His lordship was advanced to the dignities of EARL OF WEMYSS, Lord Elcho and Methel, in 1633.

This nobleman, though indebted for his honours to CHARLES I, took part against his royal master, and sided with the parliamentarians.

He wedded, in 1610, Jane, daughter of Patrick, 7th Lord Gray, by whom he had six children, and was succeeded in 1649 by his only son,

DAVID, 2nd Earl (1610-79), who married thrice.
His lordship's third wife, Margaret, daughter of John, 6th Earl of Rothes, by whom he had an only surviving daughter, MARGARET, in whose favour his lordship, having resigned his peerage to the Crown, obtained, in 1672, a new patent, conferring the honours of the family, with the original precedency, upon her ladyship.
He died in 1680, when the baronetcy expired, but the other dignities descended, accordingly, to his daughter,

LADY MARGARET WEMYSS, as 3rd Countess of Wemyss.

Her ladyship espoused SIR JAMES WEMYSS, of Caskyerry, who was created, in 1672, for life, Lord Burntisland, having had previously a charter of Burntisland Castle. The issue of this marriage were,
DAVID, successor to the Countess's honours;
Anne, who wedded David, Earl of Leven and Melville;
Margaret, wedded to David, Earl of Northesk.
The Countess of Wemyss espoused secondly, George, 1st Earl of Cromarty, but had no issue by his lordship.

Lady Wemyss died in 1705, and was succeeded by her only son,

DAVID, 4th Earl.
This nobleman was appointed, by Queen ANNE, Lord High Admiral of Scotland, sworn of the Privy Council, and constituted one of the commissioners for concluding the Treaty of Union.
His lordship married firstly, in 1697, Lady Anne Douglas, daughter of William, 1st Duke of Queensberry, and sister of James, Duke of Queensberry and Dover, and of William, 1st Earl of March, by whom he had one surviving son,

JAMES, 5th Earl (1699-1756), who married, in 1720, Janet, only daughter and heiress of Colonel Francis Charteris, of Amisfield, in Haddingtonshire, by whom he had issue, his eldest son,

DAVID, Lord Elcho, having been involved in the rising of 1745, fled into France after the battle of Culloden, and was attainted.

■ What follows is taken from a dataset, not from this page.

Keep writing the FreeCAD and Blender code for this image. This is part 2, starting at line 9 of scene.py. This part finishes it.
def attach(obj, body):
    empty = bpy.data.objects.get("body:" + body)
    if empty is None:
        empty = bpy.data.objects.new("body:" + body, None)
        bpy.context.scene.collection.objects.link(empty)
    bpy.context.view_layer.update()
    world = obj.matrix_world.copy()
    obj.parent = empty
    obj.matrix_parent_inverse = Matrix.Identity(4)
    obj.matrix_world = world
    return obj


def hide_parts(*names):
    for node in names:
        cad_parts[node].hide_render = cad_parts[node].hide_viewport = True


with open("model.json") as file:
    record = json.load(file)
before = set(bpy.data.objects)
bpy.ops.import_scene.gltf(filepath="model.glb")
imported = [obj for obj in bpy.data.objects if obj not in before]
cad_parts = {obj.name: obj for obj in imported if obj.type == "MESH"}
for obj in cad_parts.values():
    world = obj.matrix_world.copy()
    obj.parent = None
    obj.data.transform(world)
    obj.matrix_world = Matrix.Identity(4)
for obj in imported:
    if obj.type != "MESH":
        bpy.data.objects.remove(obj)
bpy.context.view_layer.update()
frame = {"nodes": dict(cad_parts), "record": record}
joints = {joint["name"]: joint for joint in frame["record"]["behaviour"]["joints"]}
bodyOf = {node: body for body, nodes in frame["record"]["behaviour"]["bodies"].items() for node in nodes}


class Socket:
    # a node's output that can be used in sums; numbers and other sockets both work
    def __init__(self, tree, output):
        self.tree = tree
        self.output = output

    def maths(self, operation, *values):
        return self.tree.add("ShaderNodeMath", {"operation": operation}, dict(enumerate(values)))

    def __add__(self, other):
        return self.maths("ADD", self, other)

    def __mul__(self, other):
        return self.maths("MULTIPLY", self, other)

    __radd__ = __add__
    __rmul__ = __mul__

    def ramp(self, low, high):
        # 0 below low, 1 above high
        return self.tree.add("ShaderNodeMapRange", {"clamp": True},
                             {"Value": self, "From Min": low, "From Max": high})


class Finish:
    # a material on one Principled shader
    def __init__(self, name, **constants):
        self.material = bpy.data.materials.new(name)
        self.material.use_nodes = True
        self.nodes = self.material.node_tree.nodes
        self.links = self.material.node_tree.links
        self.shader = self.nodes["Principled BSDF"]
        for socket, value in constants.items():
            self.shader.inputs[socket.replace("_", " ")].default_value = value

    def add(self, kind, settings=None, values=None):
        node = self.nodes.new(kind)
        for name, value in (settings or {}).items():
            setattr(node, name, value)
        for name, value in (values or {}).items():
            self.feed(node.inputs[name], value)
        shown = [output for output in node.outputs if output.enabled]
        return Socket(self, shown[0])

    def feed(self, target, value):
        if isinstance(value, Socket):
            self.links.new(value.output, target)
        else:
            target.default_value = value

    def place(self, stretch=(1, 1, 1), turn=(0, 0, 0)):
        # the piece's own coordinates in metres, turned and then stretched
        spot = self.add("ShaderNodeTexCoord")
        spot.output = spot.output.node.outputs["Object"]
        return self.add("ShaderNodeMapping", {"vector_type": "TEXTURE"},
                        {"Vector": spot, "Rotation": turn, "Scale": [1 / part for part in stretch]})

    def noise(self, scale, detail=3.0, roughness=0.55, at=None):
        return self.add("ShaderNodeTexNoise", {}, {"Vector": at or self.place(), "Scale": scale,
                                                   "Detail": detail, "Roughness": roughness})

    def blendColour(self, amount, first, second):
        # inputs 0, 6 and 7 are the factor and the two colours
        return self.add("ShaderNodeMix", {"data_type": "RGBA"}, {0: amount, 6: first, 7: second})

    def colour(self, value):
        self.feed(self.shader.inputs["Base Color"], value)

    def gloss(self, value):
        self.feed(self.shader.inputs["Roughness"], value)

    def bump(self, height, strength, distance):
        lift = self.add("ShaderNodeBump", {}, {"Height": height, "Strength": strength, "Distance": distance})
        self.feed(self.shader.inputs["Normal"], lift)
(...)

The family honours remained, therefore, from the decease of the 5th Earl, during his lordship's life, under the influence of that penal statute; but at the soi disant 6th Earl's demise without issue, in 1787, they were revived, and inherited by his brother,

THE HON FRANCIS WEMYSS-CHARTERIS (1723-1808), 7th Earl, who wedded, in 1745, Lady Catherine Gordon, daughter of Alexander, 2nd Duke of Gordon, by whom he had issue,

FRANCIS, Lord Elcho (1749-1808).
The heir apparent is (Francis) Richard (Dick) Charteris, styled Lord Elcho (b 1984).

GOSFORD HOUSE, Longniddry, East Lothian, is the ancestral seat of the Earls of Wemyss and March.

It was built by the 7th Earl between 1790 and 1800.


Gosford House was designed by the architect Robert Adam, who died before the mansion was completed.

The 8th Earl knocked down the wings, and his grandson, the 10th Earl, rebuilt them in 1891 to designs by the architect William Young.

The south wing contains the marble hall.

Gosford is built in the neo-classical style.

During the 2nd World War, the Army occupied the house, and burnt out the main rooms of the central block.

It was re-roofed in 1987, and restoration of the central block is an ongoing process, which has been progressed in the last ten years by Shelagh, Countess of Wemyss and March.


The Marble Hall, in the south wing, is arguably the most arresting of Gosford's many fine interior features.

It was completed in 1891 by William Young for the 10th Earl, and rises to a height of three storeys, with a magnificent double staircase leading to a surrounding picture gallery.

The elaborate fireplace, alabaster colonnades and ornate plasterwork reflect the strong Italianate taste of the 10th Earl, while the Palladian screen of Venetian windows are reminiscent of Adam's original designs.

The ponds in the policies were recently restored by James, the 13th Earl.

Gosford can be seen from Edinburgh on a clear day. It is open to the public in the summer.

The grounds boast an unusual and rare example of a Scottish curling-house.

Neidpath Castle, near Peebles, is also owned by Lord Wemyss; as was Amisfield Park, Haddington, which was sold by the family to the local council in 1928.